= Exercise details =
Quote only the lines from the line containing "Reconstruct the object" to the line containing "to its back.", with both of those lines included, please, exactly as written.

-*-

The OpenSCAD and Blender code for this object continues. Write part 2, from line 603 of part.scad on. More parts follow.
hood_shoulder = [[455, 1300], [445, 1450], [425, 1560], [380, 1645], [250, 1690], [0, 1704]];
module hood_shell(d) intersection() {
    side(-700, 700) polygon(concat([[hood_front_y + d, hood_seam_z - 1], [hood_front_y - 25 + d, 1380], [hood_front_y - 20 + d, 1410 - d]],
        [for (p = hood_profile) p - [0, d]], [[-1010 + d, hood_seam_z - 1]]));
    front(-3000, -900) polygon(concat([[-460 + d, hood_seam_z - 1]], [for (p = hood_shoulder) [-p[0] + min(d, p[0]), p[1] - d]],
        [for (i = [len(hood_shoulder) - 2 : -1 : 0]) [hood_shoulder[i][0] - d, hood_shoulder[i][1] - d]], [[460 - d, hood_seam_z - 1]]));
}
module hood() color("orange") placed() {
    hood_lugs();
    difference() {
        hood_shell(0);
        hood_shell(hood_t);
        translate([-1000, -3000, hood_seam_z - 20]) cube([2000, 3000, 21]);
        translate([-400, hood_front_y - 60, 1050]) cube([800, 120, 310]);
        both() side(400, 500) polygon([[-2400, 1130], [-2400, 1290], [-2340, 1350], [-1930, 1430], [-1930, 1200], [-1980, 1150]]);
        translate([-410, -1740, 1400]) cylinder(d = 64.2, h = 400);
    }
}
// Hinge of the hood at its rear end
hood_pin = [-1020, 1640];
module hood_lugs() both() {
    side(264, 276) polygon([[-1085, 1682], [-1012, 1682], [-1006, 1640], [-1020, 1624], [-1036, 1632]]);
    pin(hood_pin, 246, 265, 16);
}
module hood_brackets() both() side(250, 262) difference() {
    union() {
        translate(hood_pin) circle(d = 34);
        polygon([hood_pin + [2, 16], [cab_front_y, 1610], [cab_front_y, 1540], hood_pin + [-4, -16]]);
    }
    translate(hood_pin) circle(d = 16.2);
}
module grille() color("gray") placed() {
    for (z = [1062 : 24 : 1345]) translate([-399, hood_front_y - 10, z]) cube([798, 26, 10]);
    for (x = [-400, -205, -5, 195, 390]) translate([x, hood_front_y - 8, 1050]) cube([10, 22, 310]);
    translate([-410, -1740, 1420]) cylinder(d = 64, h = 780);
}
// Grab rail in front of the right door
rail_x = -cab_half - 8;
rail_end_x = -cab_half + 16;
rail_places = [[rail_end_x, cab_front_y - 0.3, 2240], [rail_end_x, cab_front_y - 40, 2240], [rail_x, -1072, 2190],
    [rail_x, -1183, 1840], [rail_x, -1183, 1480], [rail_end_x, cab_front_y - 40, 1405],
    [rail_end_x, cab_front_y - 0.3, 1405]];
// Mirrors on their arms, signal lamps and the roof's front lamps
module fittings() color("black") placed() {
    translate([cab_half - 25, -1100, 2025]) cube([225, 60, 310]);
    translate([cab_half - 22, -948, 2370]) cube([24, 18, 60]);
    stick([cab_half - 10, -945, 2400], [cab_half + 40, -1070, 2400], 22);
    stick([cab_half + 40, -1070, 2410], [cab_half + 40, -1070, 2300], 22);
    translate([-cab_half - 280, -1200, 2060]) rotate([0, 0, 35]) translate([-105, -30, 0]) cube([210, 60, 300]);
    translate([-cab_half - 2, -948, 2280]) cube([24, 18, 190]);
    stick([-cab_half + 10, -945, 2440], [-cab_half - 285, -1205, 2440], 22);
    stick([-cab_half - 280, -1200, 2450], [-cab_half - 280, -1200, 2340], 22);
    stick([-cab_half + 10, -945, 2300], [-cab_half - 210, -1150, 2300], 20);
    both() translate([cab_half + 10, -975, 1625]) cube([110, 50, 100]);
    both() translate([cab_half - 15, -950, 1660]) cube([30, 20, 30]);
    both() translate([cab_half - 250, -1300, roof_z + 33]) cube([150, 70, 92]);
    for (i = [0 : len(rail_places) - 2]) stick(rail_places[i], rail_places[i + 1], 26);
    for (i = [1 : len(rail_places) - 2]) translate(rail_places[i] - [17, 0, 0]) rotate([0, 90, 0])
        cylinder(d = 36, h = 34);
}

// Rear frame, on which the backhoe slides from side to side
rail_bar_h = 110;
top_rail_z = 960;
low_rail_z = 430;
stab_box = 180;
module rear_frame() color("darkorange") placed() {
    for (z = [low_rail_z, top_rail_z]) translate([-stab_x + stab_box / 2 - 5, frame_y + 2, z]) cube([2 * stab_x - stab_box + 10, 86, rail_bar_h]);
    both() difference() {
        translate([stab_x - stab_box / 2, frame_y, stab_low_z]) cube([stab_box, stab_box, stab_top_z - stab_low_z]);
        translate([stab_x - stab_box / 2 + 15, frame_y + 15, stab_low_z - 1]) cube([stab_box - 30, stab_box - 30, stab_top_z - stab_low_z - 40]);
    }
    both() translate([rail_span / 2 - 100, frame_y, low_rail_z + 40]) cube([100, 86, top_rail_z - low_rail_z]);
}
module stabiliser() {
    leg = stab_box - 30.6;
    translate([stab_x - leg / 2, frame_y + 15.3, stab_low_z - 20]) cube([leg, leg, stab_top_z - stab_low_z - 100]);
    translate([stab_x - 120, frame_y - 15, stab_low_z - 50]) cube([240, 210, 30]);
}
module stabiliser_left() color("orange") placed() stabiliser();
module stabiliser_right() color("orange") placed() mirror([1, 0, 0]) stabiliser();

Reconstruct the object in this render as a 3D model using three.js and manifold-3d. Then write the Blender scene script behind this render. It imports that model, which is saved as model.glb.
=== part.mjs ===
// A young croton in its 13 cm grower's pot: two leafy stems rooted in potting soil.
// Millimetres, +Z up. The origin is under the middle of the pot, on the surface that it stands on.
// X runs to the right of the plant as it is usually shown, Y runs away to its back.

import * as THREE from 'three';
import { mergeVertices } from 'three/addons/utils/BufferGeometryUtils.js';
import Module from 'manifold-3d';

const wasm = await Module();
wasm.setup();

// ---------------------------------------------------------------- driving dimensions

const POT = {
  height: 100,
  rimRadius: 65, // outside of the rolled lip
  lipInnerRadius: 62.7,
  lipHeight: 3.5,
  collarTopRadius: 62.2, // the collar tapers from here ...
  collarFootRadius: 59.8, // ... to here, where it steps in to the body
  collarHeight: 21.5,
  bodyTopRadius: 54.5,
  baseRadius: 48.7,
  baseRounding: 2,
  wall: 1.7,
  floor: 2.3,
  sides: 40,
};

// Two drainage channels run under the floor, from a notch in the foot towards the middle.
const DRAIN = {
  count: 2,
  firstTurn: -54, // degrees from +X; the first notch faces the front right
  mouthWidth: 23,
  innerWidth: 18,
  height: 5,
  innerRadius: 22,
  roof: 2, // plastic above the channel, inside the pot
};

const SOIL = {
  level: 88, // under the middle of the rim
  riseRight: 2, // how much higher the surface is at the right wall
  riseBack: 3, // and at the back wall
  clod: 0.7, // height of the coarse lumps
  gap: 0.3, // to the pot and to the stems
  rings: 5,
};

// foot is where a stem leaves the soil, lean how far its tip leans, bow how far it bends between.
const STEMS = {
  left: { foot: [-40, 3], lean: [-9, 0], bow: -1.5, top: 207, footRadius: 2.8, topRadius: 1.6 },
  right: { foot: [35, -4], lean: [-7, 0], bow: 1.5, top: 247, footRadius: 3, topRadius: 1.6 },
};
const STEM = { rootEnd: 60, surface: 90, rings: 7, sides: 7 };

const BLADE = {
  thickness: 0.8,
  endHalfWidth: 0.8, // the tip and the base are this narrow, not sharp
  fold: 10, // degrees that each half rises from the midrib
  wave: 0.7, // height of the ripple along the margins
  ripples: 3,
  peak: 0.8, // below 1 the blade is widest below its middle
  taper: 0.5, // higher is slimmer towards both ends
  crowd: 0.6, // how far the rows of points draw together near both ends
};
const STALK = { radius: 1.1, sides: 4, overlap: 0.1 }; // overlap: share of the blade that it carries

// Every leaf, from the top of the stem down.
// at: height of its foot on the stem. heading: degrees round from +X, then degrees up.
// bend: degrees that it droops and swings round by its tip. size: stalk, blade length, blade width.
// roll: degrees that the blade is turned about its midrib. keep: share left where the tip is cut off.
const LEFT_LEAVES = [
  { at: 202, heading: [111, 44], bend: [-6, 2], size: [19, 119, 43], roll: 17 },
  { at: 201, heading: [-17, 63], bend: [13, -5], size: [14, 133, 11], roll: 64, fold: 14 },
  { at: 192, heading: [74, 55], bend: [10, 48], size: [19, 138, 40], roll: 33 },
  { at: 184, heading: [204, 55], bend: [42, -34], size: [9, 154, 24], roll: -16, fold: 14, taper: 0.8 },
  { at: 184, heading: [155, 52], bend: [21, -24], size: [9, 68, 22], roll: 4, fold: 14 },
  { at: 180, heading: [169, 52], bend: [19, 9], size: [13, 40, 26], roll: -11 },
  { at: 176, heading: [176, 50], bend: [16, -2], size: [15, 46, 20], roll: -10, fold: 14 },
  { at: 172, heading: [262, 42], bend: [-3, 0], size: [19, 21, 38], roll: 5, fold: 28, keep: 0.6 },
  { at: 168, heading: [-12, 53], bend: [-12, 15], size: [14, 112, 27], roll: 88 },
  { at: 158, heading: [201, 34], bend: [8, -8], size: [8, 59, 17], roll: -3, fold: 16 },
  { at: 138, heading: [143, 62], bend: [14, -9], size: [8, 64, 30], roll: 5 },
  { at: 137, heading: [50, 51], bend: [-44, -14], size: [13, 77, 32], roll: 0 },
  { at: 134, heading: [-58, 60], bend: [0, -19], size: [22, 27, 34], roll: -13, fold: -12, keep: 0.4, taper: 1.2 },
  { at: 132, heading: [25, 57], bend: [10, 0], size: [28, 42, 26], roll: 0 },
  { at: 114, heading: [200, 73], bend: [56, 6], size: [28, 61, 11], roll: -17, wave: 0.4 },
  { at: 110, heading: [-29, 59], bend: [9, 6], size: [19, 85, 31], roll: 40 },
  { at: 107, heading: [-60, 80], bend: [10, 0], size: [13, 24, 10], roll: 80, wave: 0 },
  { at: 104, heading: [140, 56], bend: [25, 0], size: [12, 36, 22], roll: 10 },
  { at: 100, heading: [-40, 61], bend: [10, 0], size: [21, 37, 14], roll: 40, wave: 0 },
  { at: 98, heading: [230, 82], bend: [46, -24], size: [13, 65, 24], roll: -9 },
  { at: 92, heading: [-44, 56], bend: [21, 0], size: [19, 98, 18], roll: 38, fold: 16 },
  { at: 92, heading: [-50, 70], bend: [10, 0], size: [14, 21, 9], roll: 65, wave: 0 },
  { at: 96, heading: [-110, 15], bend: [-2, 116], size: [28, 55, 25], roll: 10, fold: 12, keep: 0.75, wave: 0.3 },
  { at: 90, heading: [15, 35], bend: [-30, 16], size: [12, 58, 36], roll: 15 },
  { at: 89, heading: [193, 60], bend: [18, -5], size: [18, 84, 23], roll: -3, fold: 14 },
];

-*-

= Solution =
Reconstruct the object in this render as a 3D model using three.js and manifold-3d. Then write the Blender scene script behind this render. It imports that model, which is saved as model.glb.
=== part.mjs ===
// A young croton in its 13 cm grower's pot: two leafy stems rooted in potting soil.
// Millimetres, +Z up. The origin is under the middle of the pot, on the surface that it stands on.
// X runs to the right of the plant as it is usually shown, Y runs away to its back.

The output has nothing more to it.